**What is being asked**
Among the entries below, one stretch runs from the line that contains "for make in" through the line that contains "# marks of a". Repeat that stretch exactly, ends included, and only that.

**Material provided**
□ □ □ □

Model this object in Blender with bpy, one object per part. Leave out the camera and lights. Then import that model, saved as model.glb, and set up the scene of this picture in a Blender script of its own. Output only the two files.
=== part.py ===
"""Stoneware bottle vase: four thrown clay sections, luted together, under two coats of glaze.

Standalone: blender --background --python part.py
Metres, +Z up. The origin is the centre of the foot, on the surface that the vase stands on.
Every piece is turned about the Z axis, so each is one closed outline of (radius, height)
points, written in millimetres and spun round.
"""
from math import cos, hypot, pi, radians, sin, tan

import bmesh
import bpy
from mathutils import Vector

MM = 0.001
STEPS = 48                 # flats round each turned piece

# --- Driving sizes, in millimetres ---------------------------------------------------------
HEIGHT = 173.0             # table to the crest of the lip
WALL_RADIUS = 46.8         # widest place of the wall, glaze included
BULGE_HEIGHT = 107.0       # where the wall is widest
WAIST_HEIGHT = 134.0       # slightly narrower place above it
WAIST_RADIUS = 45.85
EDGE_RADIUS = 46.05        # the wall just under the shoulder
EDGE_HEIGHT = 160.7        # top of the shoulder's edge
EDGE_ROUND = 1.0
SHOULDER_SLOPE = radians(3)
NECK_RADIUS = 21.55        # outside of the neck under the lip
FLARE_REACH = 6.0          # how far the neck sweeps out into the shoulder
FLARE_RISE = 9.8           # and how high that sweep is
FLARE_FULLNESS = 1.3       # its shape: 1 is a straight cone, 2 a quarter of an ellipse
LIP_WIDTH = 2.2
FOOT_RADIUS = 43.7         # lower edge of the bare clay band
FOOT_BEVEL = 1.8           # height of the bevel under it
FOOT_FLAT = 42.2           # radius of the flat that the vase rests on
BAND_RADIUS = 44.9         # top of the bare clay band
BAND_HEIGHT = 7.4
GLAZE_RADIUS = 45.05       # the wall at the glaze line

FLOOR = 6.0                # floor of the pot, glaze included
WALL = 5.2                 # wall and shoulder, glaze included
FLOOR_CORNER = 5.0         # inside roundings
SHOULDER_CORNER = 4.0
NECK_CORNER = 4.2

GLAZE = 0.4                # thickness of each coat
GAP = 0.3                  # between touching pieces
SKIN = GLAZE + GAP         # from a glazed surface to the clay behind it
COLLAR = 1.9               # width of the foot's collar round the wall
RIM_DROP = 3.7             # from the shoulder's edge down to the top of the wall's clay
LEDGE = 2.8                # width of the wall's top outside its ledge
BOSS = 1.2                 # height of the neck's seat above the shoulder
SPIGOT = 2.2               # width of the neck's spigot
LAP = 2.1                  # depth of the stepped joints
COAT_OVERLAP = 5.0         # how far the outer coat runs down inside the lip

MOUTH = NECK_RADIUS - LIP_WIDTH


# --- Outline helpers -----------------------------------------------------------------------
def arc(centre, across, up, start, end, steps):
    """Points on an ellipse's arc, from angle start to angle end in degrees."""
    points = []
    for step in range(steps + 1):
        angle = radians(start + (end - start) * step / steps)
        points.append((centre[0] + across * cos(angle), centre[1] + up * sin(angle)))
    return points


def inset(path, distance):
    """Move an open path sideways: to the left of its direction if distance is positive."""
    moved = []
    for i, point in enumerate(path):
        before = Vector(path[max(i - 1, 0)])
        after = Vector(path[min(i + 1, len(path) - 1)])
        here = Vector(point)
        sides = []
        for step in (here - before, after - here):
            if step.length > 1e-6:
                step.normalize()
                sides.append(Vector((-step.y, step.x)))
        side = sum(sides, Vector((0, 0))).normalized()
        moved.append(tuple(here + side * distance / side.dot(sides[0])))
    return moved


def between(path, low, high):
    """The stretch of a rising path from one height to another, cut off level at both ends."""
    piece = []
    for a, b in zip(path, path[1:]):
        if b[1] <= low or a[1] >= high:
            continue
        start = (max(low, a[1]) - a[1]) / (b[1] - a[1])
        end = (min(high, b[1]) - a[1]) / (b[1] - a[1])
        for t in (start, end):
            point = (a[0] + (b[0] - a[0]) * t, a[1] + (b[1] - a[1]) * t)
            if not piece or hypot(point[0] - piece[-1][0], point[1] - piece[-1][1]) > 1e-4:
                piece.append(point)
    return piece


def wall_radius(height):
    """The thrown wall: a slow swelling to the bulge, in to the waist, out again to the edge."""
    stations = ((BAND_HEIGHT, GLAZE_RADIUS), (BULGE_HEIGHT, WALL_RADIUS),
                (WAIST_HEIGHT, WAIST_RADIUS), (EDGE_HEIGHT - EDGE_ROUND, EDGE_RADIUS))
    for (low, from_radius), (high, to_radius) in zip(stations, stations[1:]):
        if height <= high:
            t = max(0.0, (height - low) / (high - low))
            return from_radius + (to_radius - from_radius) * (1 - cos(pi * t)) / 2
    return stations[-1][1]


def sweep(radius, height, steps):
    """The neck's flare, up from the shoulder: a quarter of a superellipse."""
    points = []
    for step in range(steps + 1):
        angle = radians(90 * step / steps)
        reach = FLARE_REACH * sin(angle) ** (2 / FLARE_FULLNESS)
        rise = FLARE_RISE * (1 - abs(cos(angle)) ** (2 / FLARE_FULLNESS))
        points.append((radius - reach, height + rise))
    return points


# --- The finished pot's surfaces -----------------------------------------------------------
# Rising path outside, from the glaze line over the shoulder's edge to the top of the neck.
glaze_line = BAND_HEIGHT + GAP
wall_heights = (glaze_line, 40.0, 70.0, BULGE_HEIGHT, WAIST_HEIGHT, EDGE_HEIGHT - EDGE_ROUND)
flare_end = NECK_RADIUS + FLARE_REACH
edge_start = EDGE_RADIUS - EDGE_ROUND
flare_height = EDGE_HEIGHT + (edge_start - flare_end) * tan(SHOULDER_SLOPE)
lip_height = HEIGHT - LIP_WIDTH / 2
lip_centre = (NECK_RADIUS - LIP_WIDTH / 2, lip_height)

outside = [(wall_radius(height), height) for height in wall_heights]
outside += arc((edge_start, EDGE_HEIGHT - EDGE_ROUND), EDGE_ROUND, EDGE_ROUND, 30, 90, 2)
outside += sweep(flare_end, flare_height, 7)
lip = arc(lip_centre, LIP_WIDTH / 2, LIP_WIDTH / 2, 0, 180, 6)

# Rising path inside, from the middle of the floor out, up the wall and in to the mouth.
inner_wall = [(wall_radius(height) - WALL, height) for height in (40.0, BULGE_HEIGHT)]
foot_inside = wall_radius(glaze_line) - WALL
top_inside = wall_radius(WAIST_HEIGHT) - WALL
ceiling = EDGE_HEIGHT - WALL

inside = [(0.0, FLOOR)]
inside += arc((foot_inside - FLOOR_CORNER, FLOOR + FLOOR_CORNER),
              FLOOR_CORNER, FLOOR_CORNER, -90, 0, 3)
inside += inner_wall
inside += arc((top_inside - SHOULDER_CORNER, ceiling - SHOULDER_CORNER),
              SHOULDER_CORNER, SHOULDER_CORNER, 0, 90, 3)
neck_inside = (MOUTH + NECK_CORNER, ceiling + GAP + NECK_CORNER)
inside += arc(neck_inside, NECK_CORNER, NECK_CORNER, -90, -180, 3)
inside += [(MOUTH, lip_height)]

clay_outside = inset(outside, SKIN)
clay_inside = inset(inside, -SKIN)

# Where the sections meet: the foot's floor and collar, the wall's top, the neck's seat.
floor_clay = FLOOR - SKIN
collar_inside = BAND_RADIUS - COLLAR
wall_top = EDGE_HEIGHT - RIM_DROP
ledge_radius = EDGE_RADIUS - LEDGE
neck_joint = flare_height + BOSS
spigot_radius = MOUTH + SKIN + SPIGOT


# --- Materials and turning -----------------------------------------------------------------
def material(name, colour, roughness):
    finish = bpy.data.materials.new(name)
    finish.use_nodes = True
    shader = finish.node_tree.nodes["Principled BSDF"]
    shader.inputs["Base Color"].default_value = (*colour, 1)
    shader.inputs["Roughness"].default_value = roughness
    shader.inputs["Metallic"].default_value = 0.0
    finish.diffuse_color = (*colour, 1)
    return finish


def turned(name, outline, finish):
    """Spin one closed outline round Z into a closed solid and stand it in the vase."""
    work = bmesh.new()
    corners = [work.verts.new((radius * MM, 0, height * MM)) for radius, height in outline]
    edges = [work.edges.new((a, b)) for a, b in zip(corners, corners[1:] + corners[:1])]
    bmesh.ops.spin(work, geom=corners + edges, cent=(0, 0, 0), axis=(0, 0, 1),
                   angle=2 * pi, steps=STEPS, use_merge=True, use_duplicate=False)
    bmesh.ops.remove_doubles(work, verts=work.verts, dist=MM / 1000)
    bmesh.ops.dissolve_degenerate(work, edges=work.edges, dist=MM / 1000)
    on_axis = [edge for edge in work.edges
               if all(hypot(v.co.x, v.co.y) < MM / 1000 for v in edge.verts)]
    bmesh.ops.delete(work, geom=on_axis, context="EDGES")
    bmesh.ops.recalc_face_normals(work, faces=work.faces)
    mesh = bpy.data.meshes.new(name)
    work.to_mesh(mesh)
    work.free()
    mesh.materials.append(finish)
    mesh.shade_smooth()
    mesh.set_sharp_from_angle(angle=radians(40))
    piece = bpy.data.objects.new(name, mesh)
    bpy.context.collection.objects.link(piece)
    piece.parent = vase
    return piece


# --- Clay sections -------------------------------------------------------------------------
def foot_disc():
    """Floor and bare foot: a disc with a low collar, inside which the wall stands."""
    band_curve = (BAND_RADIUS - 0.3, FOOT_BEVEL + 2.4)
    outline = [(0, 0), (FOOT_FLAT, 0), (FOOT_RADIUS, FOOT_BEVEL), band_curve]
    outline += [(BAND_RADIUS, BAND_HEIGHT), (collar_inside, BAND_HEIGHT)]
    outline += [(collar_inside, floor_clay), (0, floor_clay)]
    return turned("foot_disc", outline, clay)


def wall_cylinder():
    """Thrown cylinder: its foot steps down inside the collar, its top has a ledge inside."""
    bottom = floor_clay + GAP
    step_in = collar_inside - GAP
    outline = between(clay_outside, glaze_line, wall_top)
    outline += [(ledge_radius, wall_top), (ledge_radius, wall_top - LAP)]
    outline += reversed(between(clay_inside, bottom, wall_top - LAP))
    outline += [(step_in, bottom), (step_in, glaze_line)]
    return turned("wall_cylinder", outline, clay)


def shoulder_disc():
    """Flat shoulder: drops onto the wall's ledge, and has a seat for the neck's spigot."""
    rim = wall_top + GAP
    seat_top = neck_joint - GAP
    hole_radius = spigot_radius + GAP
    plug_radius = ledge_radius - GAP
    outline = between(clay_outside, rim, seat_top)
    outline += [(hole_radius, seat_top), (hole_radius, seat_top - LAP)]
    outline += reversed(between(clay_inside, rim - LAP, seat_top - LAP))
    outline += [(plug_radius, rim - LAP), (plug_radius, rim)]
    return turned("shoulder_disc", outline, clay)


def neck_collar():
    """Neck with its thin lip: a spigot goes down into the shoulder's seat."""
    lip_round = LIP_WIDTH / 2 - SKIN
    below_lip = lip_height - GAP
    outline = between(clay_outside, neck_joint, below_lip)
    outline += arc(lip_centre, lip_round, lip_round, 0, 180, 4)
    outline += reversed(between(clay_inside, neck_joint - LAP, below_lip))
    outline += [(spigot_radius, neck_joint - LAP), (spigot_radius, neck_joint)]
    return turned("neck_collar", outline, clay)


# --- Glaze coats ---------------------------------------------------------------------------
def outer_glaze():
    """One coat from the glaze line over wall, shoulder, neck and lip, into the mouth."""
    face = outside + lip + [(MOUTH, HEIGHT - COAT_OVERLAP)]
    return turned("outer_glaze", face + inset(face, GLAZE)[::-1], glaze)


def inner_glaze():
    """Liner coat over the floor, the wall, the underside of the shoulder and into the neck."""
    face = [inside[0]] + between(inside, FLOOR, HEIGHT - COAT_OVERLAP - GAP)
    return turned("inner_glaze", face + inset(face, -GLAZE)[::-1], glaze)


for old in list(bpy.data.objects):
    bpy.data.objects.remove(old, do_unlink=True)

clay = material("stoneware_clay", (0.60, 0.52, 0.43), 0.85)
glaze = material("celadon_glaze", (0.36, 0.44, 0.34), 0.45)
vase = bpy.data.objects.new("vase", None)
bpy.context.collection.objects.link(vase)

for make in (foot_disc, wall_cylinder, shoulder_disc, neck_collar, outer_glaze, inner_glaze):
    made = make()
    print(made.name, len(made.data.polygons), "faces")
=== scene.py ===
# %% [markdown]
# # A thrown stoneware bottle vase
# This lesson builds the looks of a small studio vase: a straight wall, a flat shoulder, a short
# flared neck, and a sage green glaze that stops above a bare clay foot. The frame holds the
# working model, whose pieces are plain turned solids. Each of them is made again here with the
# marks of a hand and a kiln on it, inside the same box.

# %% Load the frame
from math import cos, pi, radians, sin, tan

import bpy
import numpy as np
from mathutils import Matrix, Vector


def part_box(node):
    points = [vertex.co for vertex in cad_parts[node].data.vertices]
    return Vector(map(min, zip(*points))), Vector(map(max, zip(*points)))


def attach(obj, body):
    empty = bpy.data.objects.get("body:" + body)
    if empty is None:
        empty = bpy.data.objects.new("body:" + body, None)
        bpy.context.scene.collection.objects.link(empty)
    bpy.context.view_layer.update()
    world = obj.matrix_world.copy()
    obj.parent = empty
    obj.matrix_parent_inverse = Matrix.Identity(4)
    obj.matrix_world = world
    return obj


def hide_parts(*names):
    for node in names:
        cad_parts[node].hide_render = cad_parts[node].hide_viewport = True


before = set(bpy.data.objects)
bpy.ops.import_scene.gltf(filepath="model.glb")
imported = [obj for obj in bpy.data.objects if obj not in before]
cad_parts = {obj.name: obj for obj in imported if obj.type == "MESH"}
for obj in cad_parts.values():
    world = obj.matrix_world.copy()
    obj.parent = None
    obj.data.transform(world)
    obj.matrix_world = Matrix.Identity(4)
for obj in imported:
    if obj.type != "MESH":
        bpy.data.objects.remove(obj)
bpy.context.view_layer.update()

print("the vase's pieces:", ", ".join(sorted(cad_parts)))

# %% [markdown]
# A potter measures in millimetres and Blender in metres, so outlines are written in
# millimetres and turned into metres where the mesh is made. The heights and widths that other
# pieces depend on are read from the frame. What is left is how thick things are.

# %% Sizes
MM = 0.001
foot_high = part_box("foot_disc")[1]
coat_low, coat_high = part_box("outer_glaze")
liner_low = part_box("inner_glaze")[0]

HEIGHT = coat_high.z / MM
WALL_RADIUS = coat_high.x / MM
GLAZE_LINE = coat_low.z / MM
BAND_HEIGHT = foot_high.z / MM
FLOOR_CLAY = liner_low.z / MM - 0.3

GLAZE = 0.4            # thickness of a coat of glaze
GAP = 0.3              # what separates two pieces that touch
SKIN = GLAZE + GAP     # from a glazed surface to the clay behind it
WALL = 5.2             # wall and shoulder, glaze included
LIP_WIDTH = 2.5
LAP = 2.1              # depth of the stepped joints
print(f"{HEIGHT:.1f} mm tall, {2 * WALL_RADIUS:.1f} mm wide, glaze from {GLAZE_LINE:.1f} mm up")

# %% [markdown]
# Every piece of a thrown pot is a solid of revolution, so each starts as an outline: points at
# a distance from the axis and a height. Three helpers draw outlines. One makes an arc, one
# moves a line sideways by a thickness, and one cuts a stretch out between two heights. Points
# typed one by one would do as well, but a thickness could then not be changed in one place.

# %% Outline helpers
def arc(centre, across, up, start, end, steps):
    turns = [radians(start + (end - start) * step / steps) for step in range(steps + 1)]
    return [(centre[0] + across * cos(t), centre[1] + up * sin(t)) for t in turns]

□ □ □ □

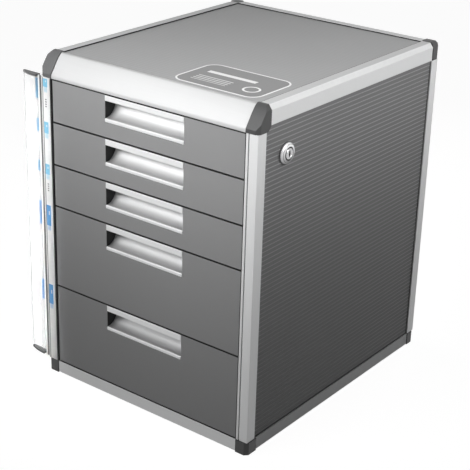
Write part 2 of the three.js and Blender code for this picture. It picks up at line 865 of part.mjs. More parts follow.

□ □ □ □

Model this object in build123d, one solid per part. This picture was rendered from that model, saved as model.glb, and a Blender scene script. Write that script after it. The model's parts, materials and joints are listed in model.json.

□ □ □ □

**The output**
for make in (foot_disc, wall_cylinder, shoulder_disc, neck_collar, outer_glaze, inner_glaze):
    made = make()
    print(made.name, len(made.data.polygons), "faces")
=== scene.py ===
# %% [markdown]
# # A thrown stoneware bottle vase
# This lesson builds the looks of a small studio vase: a straight wall, a flat shoulder, a short
# flared neck, and a sage green glaze that stops above a bare clay foot. The frame holds the
# working model, whose pieces are plain turned solids. Each of them is made again here with the
# marks of a hand and a kiln on it, inside the same box.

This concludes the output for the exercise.